#### Instructions to follow:
Determine how many lines carry the word "origin". Output that number only.

↓

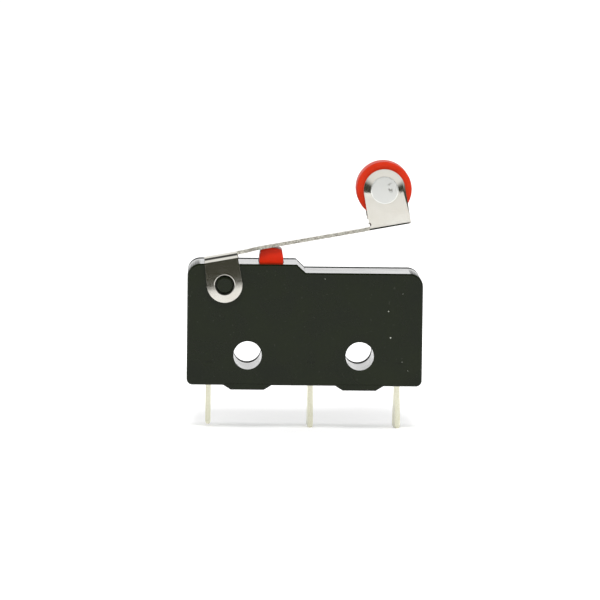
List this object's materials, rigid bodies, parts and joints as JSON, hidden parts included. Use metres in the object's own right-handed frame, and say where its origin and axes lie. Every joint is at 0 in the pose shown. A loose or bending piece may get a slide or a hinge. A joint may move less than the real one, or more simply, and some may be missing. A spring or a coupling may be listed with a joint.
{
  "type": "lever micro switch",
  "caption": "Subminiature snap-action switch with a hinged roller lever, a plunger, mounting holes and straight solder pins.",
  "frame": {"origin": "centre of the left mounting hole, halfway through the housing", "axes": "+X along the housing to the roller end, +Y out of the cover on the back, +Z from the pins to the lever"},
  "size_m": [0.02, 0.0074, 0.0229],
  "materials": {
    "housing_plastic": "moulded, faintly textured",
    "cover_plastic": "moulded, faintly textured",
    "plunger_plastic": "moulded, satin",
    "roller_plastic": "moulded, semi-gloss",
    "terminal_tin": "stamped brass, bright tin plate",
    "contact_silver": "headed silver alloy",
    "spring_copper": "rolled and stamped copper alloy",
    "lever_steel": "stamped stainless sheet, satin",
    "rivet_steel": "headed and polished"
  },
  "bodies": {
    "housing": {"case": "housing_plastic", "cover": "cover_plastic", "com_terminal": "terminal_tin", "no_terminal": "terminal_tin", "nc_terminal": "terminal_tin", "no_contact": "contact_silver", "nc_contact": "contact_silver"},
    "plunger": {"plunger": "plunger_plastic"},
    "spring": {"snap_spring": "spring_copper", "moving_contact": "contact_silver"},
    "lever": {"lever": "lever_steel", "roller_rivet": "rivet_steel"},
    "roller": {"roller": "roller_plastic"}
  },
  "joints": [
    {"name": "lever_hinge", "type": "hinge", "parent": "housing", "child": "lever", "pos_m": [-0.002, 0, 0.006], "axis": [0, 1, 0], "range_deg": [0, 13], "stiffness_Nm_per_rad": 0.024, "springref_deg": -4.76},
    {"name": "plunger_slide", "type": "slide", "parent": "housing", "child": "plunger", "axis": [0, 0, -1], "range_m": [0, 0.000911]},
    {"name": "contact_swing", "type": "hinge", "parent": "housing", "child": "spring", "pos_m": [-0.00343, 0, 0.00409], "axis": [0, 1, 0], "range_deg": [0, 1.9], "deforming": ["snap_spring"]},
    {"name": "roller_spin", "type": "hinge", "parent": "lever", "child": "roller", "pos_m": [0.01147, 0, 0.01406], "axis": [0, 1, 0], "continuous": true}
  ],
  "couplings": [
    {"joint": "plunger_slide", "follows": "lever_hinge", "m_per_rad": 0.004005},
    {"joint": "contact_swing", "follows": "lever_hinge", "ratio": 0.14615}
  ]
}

↑

#### In response:
2